Task directions> Please write out the complete listing that follows, exactly as it reads.

Raw data>
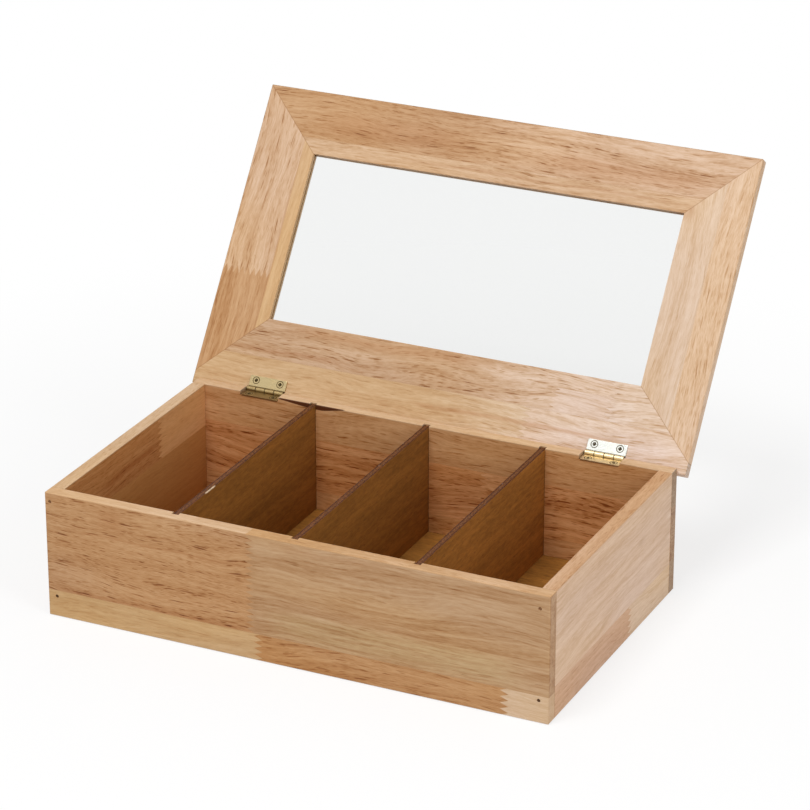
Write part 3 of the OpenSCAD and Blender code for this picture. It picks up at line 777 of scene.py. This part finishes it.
def floor():
    """The white floor under the box, which keeps its shadow."""
    bm = bmesh.new()
    bmesh.ops.create_grid(bm, x_segments=8, y_segments=8, size=6.0)
    mesh = bpy.data.meshes.new("floor")
    bm.to_mesh(mesh)
    bm.free()
    piece = bpy.data.objects.new("floor", mesh)
    bpy.context.scene.collection.objects.link(piece)
    g = Graph("floor_white")
    path = g.add("LightPath")
    seen = g.math("MAXIMUM", path.outputs["Is Camera Ray"], path.outputs["Is Glossy Ray"])
    seen = g.math("MAXIMUM", seen, path.outputs["Is Transmission Ray"])
    plain = g.add("BsdfDiffuse", {"Color": g.mix(seen, (0.80, 0.80, 0.80), (0.94, 0.94, 0.94))})
    white = g.add("Emission", {"Color": (1.0, 1.0, 1.0, 1.0), "Strength": 1.0})
    # Seen from the camera, the floor is mostly backdrop white, and wholly so far from the box
    near, beyond, white_share = 260.0, 620.0, 0.72
    x, y = along(g, X, (0, 0, 0)), along(g, Y, (0, 0, 0))
    radius = g.math("SQRT", g.sum(g.math("POWER", x, 2.0), g.math("POWER", y, 2.0)))
    far = g.step(near, beyond, radius, white_share, 1.0)
    both = g.add("MixShader")
    g.put(both.inputs[0], g.product(far, seen))
    g.tree.links.new(plain.outputs[0], both.inputs[1])
    g.tree.links.new(white.outputs[0], both.inputs[2])
    g.tree.links.new(both.outputs[0], g.output.inputs[0])
    mesh.materials.append(g.material)
    piece.location.z = -0.0002


floor()

# The world lights the box with a dim white and shows itself as full white
AMBIENT, BACKDROP = 0.44, 1.0
world = bpy.data.worlds.new("studio")
bpy.context.scene.world = world
world.use_nodes = True
tree = world.node_tree
tree.nodes.clear()
path = tree.nodes.new("ShaderNodeLightPath")
seen = path.outputs["Is Camera Ray"]
for kind in ("Is Glossy Ray", "Is Transmission Ray"):
    either = tree.nodes.new("ShaderNodeMath")
    either.operation = "MAXIMUM"
    tree.links.new(seen, either.inputs[0])
    tree.links.new(path.outputs[kind], either.inputs[1])
    seen = either.outputs[0]
strength = tree.nodes.new("ShaderNodeMapRange")
tree.links.new(seen, strength.inputs[0])
strength.inputs[3].default_value = AMBIENT
strength.inputs[4].default_value = BACKDROP
sky = tree.nodes.new("ShaderNodeBackground")
sky.inputs[0].default_value = (1.0, 1.0, 1.0, 1.0)
tree.links.new(strength.outputs[0], sky.inputs[1])
out = tree.nodes.new("ShaderNodeOutputWorld")
tree.links.new(sky.outputs[0], out.inputs[0])


def lamp(name, place, target, size, power):
    """A soft rectangular lamp that looks at target."""
    light = bpy.data.lights.new(name, "AREA")
    light.shape = "RECTANGLE"
    light.size, light.size_y = size
    light.energy = power
    piece = bpy.data.objects.new(name, light)
    bpy.context.scene.collection.objects.link(piece)
    piece.location = place
    aim = Vector(target) - Vector(place)
    piece.rotation_euler = aim.to_track_quat("-Z", "Y").to_euler()


lamp("key", (-0.15, -0.95, 2.3), (0, 0, 0.08), (0.9, 0.9), 32.0)
lamp("side", (2.2, -0.9, 1.3), (0, 0, 0.05), (1.0, 1.4), 18.0)

camera_data = bpy.data.cameras.new("camera")
camera = bpy.data.objects.new("camera", camera_data)
bpy.context.scene.collection.objects.link(camera)
camera_data.sensor_fit = "HORIZONTAL"
camera_data.sensor_width = 36.0
camera_data.lens = 161.81
camera_data.clip_start = 0.05
camera_data.clip_end = 60.0
# The directions of right, down and forward in the photograph, and the place it was taken from
camera_place = Vector((877.49, -1795.48, 994.94))
right_way = Vector((0.90383, 0.42789, 0.00043))
down_way = Vector((0.17015, -0.35849, -0.91790))
forward_way = Vector((-0.39261, 0.82970, -0.39682))
turn = Matrix((right_way, -down_way, -forward_way)).transposed().to_4x4()
camera.matrix_world = Matrix.Translation(camera_place * MM) @ turn
bpy.context.scene.camera = camera

bpy.context.scene.view_settings.view_transform = "Standard"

Written response>
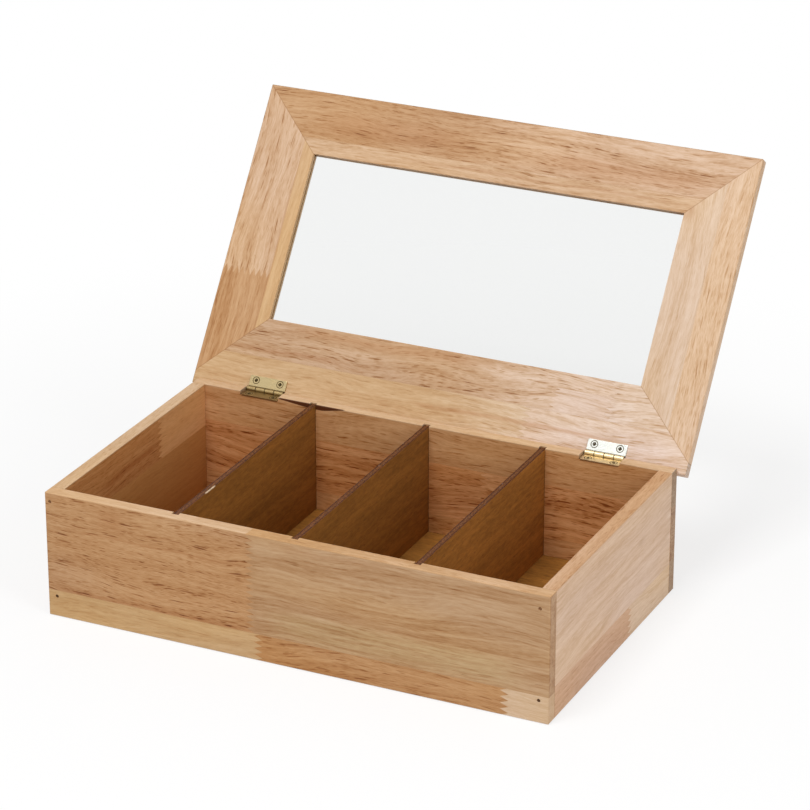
Write part 3 of the OpenSCAD and Blender code for this picture. It picks up at line 777 of scene.py. This part finishes it.
def floor():
    """The white floor under the box, which keeps its shadow."""
    bm = bmesh.new()
    bmesh.ops.create_grid(bm, x_segments=8, y_segments=8, size=6.0)
    mesh = bpy.data.meshes.new("floor")
    bm.to_mesh(mesh)
    bm.free()
    piece = bpy.data.objects.new("floor", mesh)
    bpy.context.scene.collection.objects.link(piece)
    g = Graph("floor_white")
    path = g.add("LightPath")
    seen = g.math("MAXIMUM", path.outputs["Is Camera Ray"], path.outputs["Is Glossy Ray"])
    seen = g.math("MAXIMUM", seen, path.outputs["Is Transmission Ray"])
    plain = g.add("BsdfDiffuse", {"Color": g.mix(seen, (0.80, 0.80, 0.80), (0.94, 0.94, 0.94))})
    white = g.add("Emission", {"Color": (1.0, 1.0, 1.0, 1.0), "Strength": 1.0})
    # Seen from the camera, the floor is mostly backdrop white, and wholly so far from the box
    near, beyond, white_share = 260.0, 620.0, 0.72
    x, y = along(g, X, (0, 0, 0)), along(g, Y, (0, 0, 0))
    radius = g.math("SQRT", g.sum(g.math("POWER", x, 2.0), g.math("POWER", y, 2.0)))
    far = g.step(near, beyond, radius, white_share, 1.0)
    both = g.add("MixShader")
    g.put(both.inputs[0], g.product(far, seen))
    g.tree.links.new(plain.outputs[0], both.inputs[1])
    g.tree.links.new(white.outputs[0], both.inputs[2])
    g.tree.links.new(both.outputs[0], g.output.inputs[0])
    mesh.materials.append(g.material)
    piece.location.z = -0.0002


floor()

# The world lights the box with a dim white and shows itself as full white
AMBIENT, BACKDROP = 0.44, 1.0
world = bpy.data.worlds.new("studio")
bpy.context.scene.world = world
world.use_nodes = True
tree = world.node_tree
tree.nodes.clear()
path = tree.nodes.new("ShaderNodeLightPath")
seen = path.outputs["Is Camera Ray"]
for kind in ("Is Glossy Ray", "Is Transmission Ray"):
    either = tree.nodes.new("ShaderNodeMath")
    either.operation = "MAXIMUM"
    tree.links.new(seen, either.inputs[0])
    tree.links.new(path.outputs[kind], either.inputs[1])
    seen = either.outputs[0]
strength = tree.nodes.new("ShaderNodeMapRange")
tree.links.new(seen, strength.inputs[0])
strength.inputs[3].default_value = AMBIENT
strength.inputs[4].default_value = BACKDROP
sky = tree.nodes.new("ShaderNodeBackground")
sky.inputs[0].default_value = (1.0, 1.0, 1.0, 1.0)
tree.links.new(strength.outputs[0], sky.inputs[1])
out = tree.nodes.new("ShaderNodeOutputWorld")
tree.links.new(sky.outputs[0], out.inputs[0])


def lamp(name, place, target, size, power):
    """A soft rectangular lamp that looks at target."""
    light = bpy.data.lights.new(name, "AREA")
    light.shape = "RECTANGLE"
    light.size, light.size_y = size
    light.energy = power
    piece = bpy.data.objects.new(name, light)
    bpy.context.scene.collection.objects.link(piece)
    piece.location = place
    aim = Vector(target) - Vector(place)
    piece.rotation_euler = aim.to_track_quat("-Z", "Y").to_euler()


lamp("key", (-0.15, -0.95, 2.3), (0, 0, 0.08), (0.9, 0.9), 32.0)
lamp("side", (2.2, -0.9, 1.3), (0, 0, 0.05), (1.0, 1.4), 18.0)

camera_data = bpy.data.cameras.new("camera")
camera = bpy.data.objects.new("camera", camera_data)
bpy.context.scene.collection.objects.link(camera)
camera_data.sensor_fit = "HORIZONTAL"
camera_data.sensor_width = 36.0
camera_data.lens = 161.81
camera_data.clip_start = 0.05
camera_data.clip_end = 60.0
# The directions of right, down and forward in the photograph, and the place it was taken from
camera_place = Vector((877.49, -1795.48, 994.94))
right_way = Vector((0.90383, 0.42789, 0.00043))
down_way = Vector((0.17015, -0.35849, -0.91790))
forward_way = Vector((-0.39261, 0.82970, -0.39682))
turn = Matrix((right_way, -down_way, -forward_way)).transposed().to_4x4()
camera.matrix_world = Matrix.Translation(camera_place * MM) @ turn
bpy.context.scene.camera = camera

bpy.context.scene.view_settings.view_transform = "Standard"